Friday, April 10, 2009

GURPS 4e gunfights

Gun Fights. Here are some basic rules that can help in simulating Gun Fights only GURPS can deliver and no other system can hope to match. These points when followed and practiced, will result to a VERY fast game (a GM practicing how he runs combat drastically affects the speed of it). Implementing Options or Rules, or using Ad-hoc may cut time, but a sensible organization of what rules and why they are applied as such as well as practice makes for much better combat.

Each Players deal will have the Following:
  1. Combat Cards
  2. Fatigue Tokens (which he surrenders to the GM)
  3. Visual Markers (which he places on locals the GM declares he spots an enemy)
  4. Character Sheet or Information
What the GM prepares:
  1. Maps. The GM should have at least studied a map (Google earth and the internet has a lot of maps available, don't waste time making your own) and noted the tactical strong points. Note that the PCs usually have poor access to these maps (maybe only 10 minutes to discuss if they get the map before hand) and do not have the GM's prep.
  2. Deployment Orders. He just has to remember the deployment orders for the NPCs and works on a flexible roster budget. Bogging down with too much details will kill the speed of combat, work with the budget and if you given the PCs CP they can burn for rewinds or autosuccess, then youhave allowance to fudge these budgets to maximise their challenge.
  3. NPC Intelligence. Some up the NPC's objectives, knowledge and circumstance each with a couple of sentences and no more.
  4. Tokens for Heat, Figurines for Visible targets,

The GM could master the following processes to help in his Gun Fights.
  1. Visual Markers. Each player has his own set of markers. When he spots an opponent he could put a marker at the opponent's position.
  2. Heat Tracking. Again with Tokens. The Players receive a heat token for every magazine or load emptied in a 2 minute interval. He remove 1 token every 2 minute interval of cooling. Heating will affect the guns Acc and Malf.
  3. Average Damage. Just have the minimum and average damage of a firearm ready. A margin of success of 0 results in a minimum damage while a margin of success greater than it would result to the average.
  4. Qick turns. Players have to declare their actions immediately or be left to spend that game second thinking.
  5. GM declares Penalties. and the Players should have their bonuses in order.

Visual Markers.
These represents a player spotting an opponent. Other player cannot just attack something their character didn't spot, so shooting at another player's marker will result to blind fire.The GM can replace these markers, with a figure if everyone has gotten a visual of it. This speeds up the game because:
  1. The GM doesn't have to track his pieces on the board.
  2. Players work with less information, thus coming to a decision faster.
  3. Its clearer who spotted what.
  4. Resolving Line of Sight.

Heat Tracking. GURPS combat is in second to second, gun cooling can couple of minutes. This is key in both the players decision making process and simulating. Every excess token drops the Malf by 2! Each weapon has a token cap: Light Assault Rifles have a cap of 1, Battle Rifles and Assualt Rilfes 2, heavy assault/battle rifles 3, Light machine guns 5, Heavy Machine guns 7.
Note: this is partially accurate, but this information his highly realistic. Player understanding what it means to have a machinegun at a squad or party's disposal (or at their enemy's disposal).
Average Damage. survivable damage and lethal damage is what matters. Simplifying the two damages as such will speed up the game resolution to focus on more key-dramatic actions.

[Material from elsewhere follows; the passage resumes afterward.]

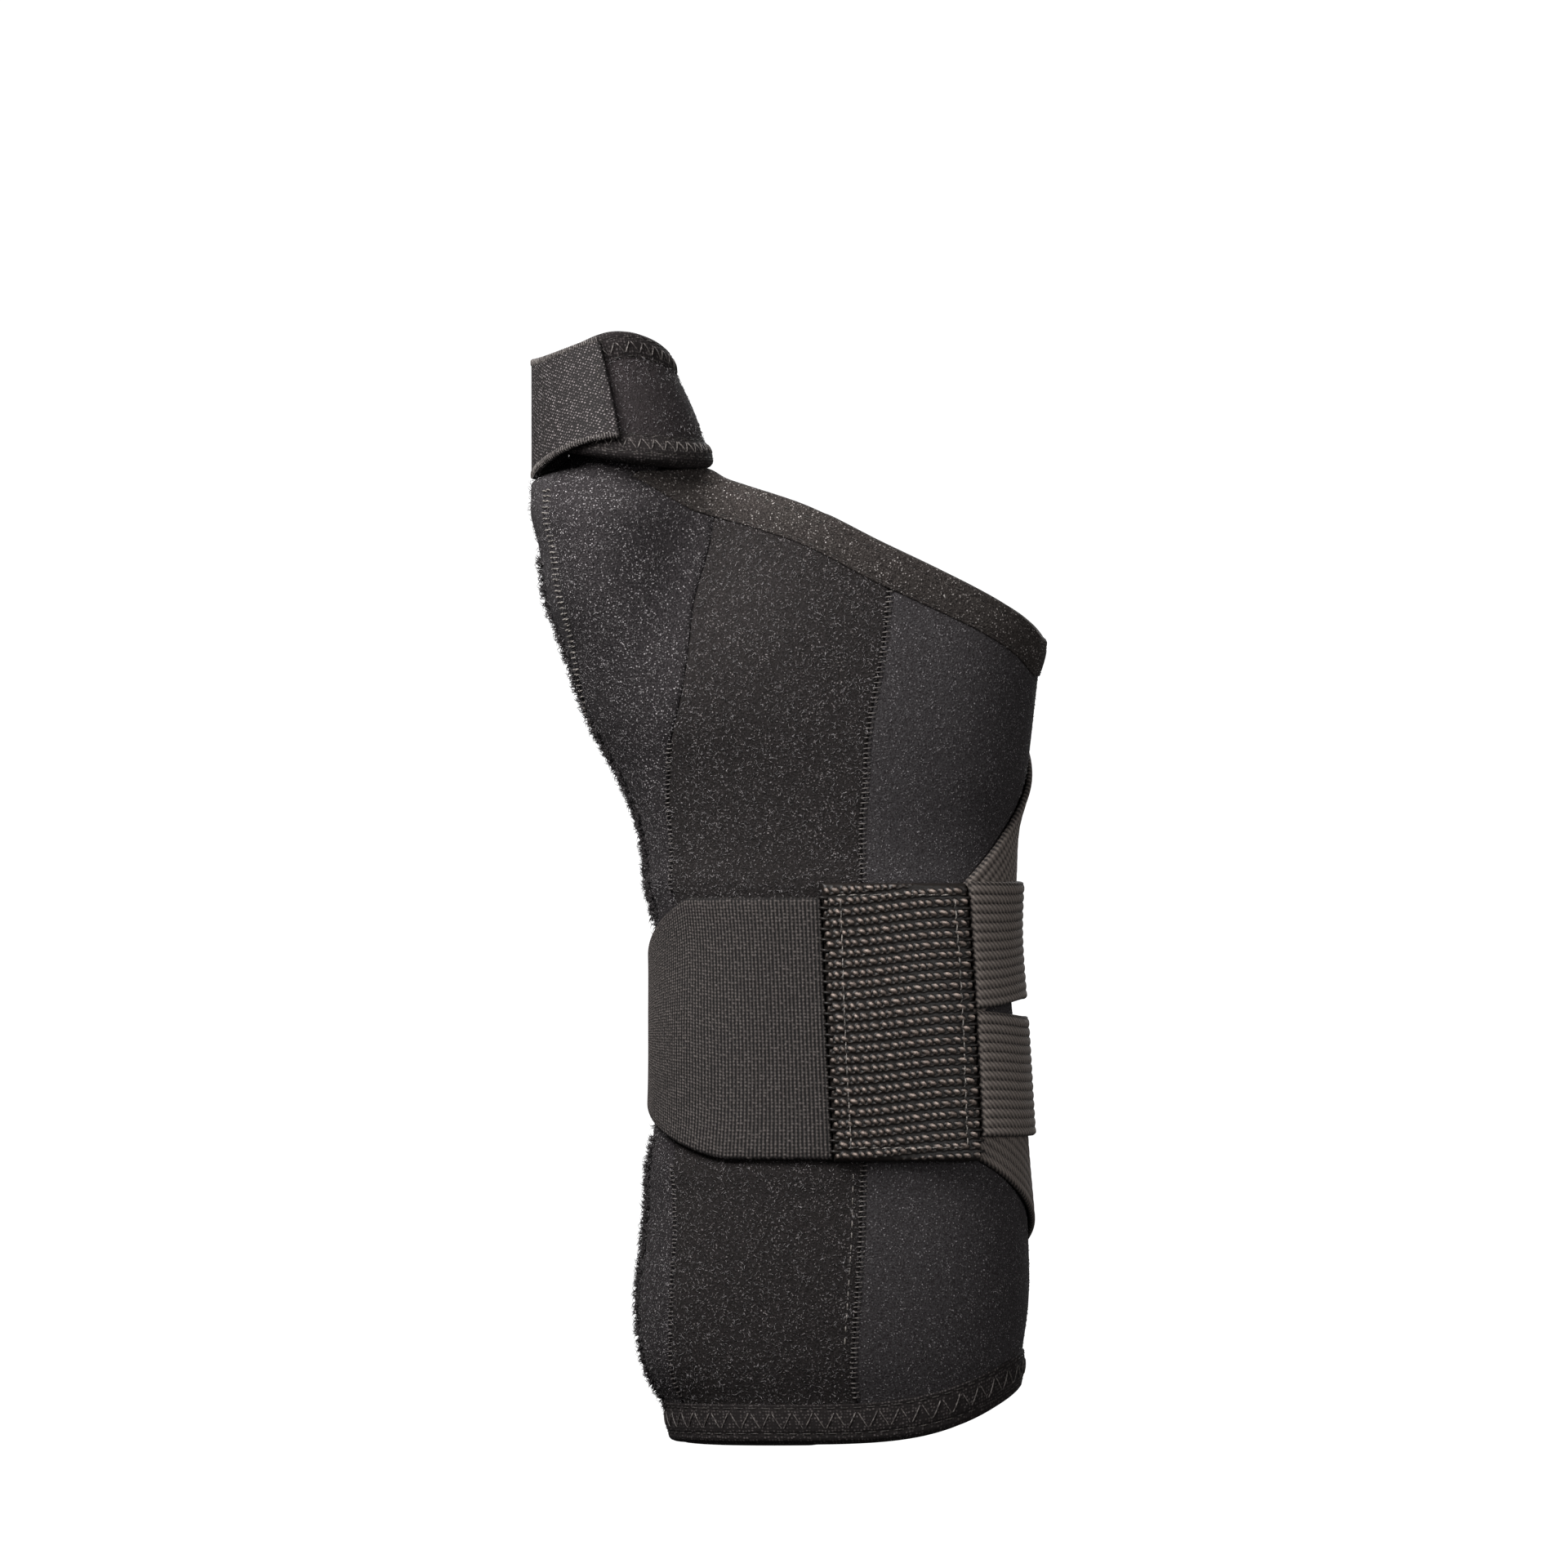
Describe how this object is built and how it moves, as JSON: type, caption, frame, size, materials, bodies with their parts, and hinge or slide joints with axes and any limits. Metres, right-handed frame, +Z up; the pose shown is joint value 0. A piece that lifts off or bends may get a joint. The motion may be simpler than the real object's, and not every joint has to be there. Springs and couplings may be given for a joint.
{
  "type": "thumb spica splint",
  "caption": "Soft wrist and thumb splint for the left hand, a hollow fabric shell open at forearm, palm and thumb, with hook tabs and elastic closure straps.",
  "frame": {"origin": "middle of the forearm opening, in the plane of its hem on the thumb side, where the forearm enters", "axes": "+Z up the arm to the fingers, +X to the little finger side, -Y the palm side"},
  "size_m": [0.0983, 0.06, 0.2112],
  "materials": {
    "loop_fabric": "brushed nylon loop on foam, matt black with pale fibre glints",
    "knit_binding": "knit elastic binding, matt brownish black",
    "hook_tape": "fine ribbed hook tape, dark grey",
    "webbing": "coarse basket woven webbing, slightly glossy black",
    "ribbed_elastic": "ribbed woven elastic, olive black"
  },
  "bodies": {
    "root": {"thumb_panel": "loop_fabric", "palm_panel": "loop_fabric", "ulnar_panel": "loop_fabric", "dorsal_panel": "loop_fabric", "radial_panel": "loop_fabric", "thumb_strap": "loop_fabric", "forearm_binding": "knit_binding", "palm_binding": "knit_binding", "thumb_top_binding": "knit_binding", "thumb_lower_binding": "knit_binding", "thumb_tab": "hook_tape", "closure_tab": "hook_tape", "webbing_patch": "webbing", "elastic_upper": "ribbed_elastic", "elastic_lower": "ribbed_elastic", "diagonal_upper": "ribbed_elastic", "diagonal_lower": "ribbed_elastic"}
  },
  "joints": []
}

GM declares Penalties and Checks. The GM Declares the following others quickly.
  • Range Penalties. The GM declares the Penalties and the Players declare their skill and total bonuses, at this point the GM can quickly disallow any bonuses he sees fit, then roll.
  • Restricted movement. Max 1-2m/s on broken ground, Max 2-3m/s on rough ground, and allowed to go to max move on the most ideal conditions. Any failed Running DX reduces movement or stops movement for that second (the PC catching himself, partially stumbling, or slowing down). Realistically, often only a Track oval or a manicured Pitch would be the one of the few places a person can move at their full speed without requiring a DX check.
  • Unintended Fatigue Loss. Running, Climbing, Jumping as an HT check represents trying to sum up the energy for an action in such crucial timing. Failure means an unintentional loss of Fatigue. These problems are VERY common in the battle field, stressing the importance of fitness and athletics in the battle field.
  • Fear Checks. Getting shot at by auto fire or a group, or getting the shifting tide of battle. Only the GM may know this completely and he should declare it quickly. Even the most well trained marines wrestle with combat fear and the cold unfaezability of gunslingers can only be found in fiction or coked-up zealots. A good rule of thumb is when a Side begins to consolidate, any "drama" happening or a PC about to do a "dramatic action".

1 comment:

Anonymous said...

Wow! Really cool!

I'd like to use some of these, these are really good.